Ook bedrijven trekken weg door de mobiliteitsknoop. Jaarlijkse halen ondernemingen zo’n 2500 banen weg uit Brussel. Volgens een rapport van Voka Metropolitan laat een oplossing op zich wachten omdat “de spreiding van bevoegdheden een hinderpaal is voor de uitvoering van grensoverschrijdende ingrepen zoals de aanpassing van de ring, de uitrol van het Gewestelijk expressnet, de aanleg van transitparkings en logistieke zones.”

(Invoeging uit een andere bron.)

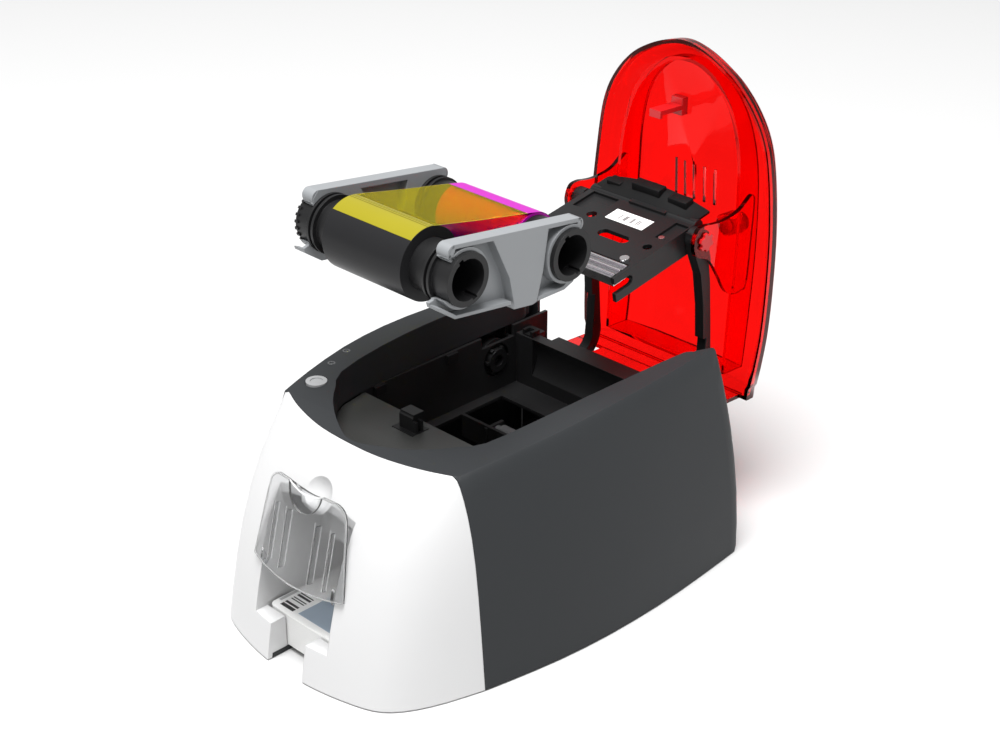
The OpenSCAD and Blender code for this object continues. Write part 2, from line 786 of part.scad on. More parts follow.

Een institutioneel imbroglio
Negentien gemeenten, zes politiezones, een gewestregering, een parlement met 89 verkozenen, de gemeenschappen die actief zijn op het Brussels grondgebied: het gewest heeft een institutioneel waterhoofd. Lokale mandatarissen willen niet dat aan hun privileges wordt geraakt. De fusie van de gemeenten is taboe, net als de overheveling van lokale bevoegdheden naar het gewest. Nochtans hebben de beleidsniveaus het steeds moeilijker het hoofd boven water te houden, ondanks een herfinanciering van het gewest met 400 miljoen euro. De dalende fiscale capaciteit van de Brusselse bevolking (zie gebrek 1) speelt het gewest en de gemeenten parten. Door het krimpen van de middenklasse zouden de Brusselse overheden jaarlijks 261 miljoen euro aan belastingen mislopen.
De Brusselse regering probeerde dat te counteren met een taxshift: de lasten op arbeid en de personenbelasting werden verlaagd in de hoop de middenklasse in Brussel te houden. De taksen op vastgoed (vaak eigendom van niet-Brusselaars) worden verhoogd. Voor een evaluatie van die mini-tasxhift is het nog te vroeg.